PROBLEM STATEMENT -
Copy out all the entries exactly.

— BEGIN RECORDS —

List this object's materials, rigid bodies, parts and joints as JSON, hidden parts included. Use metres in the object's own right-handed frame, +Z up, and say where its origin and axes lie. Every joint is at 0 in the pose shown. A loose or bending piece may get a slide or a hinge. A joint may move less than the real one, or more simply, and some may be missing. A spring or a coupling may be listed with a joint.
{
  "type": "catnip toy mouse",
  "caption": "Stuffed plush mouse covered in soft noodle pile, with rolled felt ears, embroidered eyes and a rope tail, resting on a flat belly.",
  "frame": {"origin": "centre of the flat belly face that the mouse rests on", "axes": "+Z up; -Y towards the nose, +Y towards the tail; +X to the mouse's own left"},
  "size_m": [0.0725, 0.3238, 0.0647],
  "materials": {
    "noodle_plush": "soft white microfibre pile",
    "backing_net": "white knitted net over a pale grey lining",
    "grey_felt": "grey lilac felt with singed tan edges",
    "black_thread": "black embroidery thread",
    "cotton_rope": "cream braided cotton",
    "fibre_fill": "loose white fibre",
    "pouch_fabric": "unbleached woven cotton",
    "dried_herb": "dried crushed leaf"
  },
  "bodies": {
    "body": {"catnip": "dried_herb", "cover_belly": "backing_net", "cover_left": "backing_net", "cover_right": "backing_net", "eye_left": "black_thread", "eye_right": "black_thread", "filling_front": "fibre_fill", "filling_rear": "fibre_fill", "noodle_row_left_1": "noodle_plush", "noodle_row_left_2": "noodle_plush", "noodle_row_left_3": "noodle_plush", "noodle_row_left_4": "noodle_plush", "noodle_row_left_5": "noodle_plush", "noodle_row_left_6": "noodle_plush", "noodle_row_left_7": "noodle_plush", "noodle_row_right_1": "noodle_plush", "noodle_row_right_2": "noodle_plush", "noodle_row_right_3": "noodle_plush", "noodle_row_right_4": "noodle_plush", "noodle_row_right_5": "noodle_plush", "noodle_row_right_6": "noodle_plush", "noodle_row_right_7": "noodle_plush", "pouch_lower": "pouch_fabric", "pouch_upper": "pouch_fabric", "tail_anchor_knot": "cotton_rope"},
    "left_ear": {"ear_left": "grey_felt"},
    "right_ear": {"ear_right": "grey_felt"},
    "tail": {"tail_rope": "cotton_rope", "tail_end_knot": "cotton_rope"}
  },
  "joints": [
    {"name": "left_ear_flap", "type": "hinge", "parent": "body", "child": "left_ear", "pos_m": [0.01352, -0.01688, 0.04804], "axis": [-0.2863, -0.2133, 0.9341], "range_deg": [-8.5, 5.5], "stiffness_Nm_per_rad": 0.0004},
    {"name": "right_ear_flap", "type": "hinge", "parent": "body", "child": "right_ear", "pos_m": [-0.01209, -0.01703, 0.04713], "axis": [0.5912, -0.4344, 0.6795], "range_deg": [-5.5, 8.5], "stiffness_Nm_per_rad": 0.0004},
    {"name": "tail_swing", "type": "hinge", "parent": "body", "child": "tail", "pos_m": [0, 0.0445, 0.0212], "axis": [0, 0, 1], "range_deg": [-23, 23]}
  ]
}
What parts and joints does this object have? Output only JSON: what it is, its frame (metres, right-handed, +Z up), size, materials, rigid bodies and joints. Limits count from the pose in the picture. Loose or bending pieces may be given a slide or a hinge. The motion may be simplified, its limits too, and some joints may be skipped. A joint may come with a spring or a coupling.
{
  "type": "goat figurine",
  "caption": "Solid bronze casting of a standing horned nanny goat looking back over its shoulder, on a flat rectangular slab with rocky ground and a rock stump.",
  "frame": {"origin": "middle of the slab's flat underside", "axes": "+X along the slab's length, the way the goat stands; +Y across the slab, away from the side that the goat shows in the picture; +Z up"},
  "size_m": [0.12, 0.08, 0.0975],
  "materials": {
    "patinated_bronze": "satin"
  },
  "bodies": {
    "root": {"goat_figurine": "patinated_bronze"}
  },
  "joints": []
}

— END RECORDS —

OUTPUT FOR THIS EXERCISE -
List this object's materials, rigid bodies, parts and joints as JSON, hidden parts included. Use metres in the object's own right-handed frame, +Z up, and say where its origin and axes lie. Every joint is at 0 in the pose shown. A loose or bending piece may get a slide or a hinge. A joint may move less than the real one, or more simply, and some may be missing. A spring or a coupling may be listed with a joint.
{
  "type": "catnip toy mouse",
  "caption": "Stuffed plush mouse covered in soft noodle pile, with rolled felt ears, embroidered eyes and a rope tail, resting on a flat belly.",
  "frame": {"origin": "centre of the flat belly face that the mouse rests on", "axes": "+Z up; -Y towards the nose, +Y towards the tail; +X to the mouse's own left"},
  "size_m": [0.0725, 0.3238, 0.0647],
  "materials": {
    "noodle_plush": "soft white microfibre pile",
    "backing_net": "white knitted net over a pale grey lining",
    "grey_felt": "grey lilac felt with singed tan edges",
    "black_thread": "black embroidery thread",
    "cotton_rope": "cream braided cotton",
    "fibre_fill": "loose white fibre",
    "pouch_fabric": "unbleached woven cotton",
    "dried_herb": "dried crushed leaf"
  },
  "bodies": {
    "body": {"catnip": "dried_herb", "cover_belly": "backing_net", "cover_left": "backing_net", "cover_right": "backing_net", "eye_left": "black_thread", "eye_right": "black_thread", "filling_front": "fibre_fill", "filling_rear": "fibre_fill", "noodle_row_left_1": "noodle_plush", "noodle_row_left_2": "noodle_plush", "noodle_row_left_3": "noodle_plush", "noodle_row_left_4": "noodle_plush", "noodle_row_left_5": "noodle_plush", "noodle_row_left_6": "noodle_plush", "noodle_row_left_7": "noodle_plush", "noodle_row_right_1": "noodle_plush", "noodle_row_right_2": "noodle_plush", "noodle_row_right_3": "noodle_plush", "noodle_row_right_4": "noodle_plush", "noodle_row_right_5": "noodle_plush", "noodle_row_right_6": "noodle_plush", "noodle_row_right_7": "noodle_plush", "pouch_lower": "pouch_fabric", "pouch_upper": "pouch_fabric", "tail_anchor_knot": "cotton_rope"},
    "left_ear": {"ear_left": "grey_felt"},
    "right_ear": {"ear_right": "grey_felt"},
    "tail": {"tail_rope": "cotton_rope", "tail_end_knot": "cotton_rope"}
  },
  "joints": [
    {"name": "left_ear_flap", "type": "hinge", "parent": "body", "child": "left_ear", "pos_m": [0.01352, -0.01688, 0.04804], "axis": [-0.2863, -0.2133, 0.9341], "range_deg": [-8.5, 5.5], "stiffness_Nm_per_rad": 0.0004},
    {"name": "right_ear_flap", "type": "hinge", "parent": "body", "child": "right_ear", "pos_m": [-0.01209, -0.01703, 0.04713], "axis": [0.5912, -0.4344, 0.6795], "range_deg": [-5.5, 8.5], "stiffness_Nm_per_rad": 0.0004},
    {"name": "tail_swing", "type": "hinge", "parent": "body", "child": "tail", "pos_m": [0, 0.0445, 0.0212], "axis": [0, 0, 1], "range_deg": [-23, 23]}
  ]
}
What parts and joints does this object have? Output only JSON: what it is, its frame (metres, right-handed, +Z up), size, materials, rigid bodies and joints. Limits count from the pose in the picture. Loose or bending pieces may be given a slide or a hinge. The motion may be simplified, its limits too, and some joints may be skipped. A joint may come with a spring or a coupling.
{
  "type": "goat figurine",
  "caption": "Solid bronze casting of a standing horned nanny goat looking back over its shoulder, on a flat rectangular slab with rocky ground and a rock stump.",
  "frame": {"origin": "middle of the slab's flat underside", "axes": "+X along the slab's length, the way the goat stands; +Y across the slab, away from the side that the goat shows in the picture; +Z up"},
  "size_m": [0.12, 0.08, 0.0975],
  "materials": {
    "patinated_bronze": "satin"
  },
  "bodies": {
    "root": {"goat_figurine": "patinated_bronze"}
  },
  "joints": []
}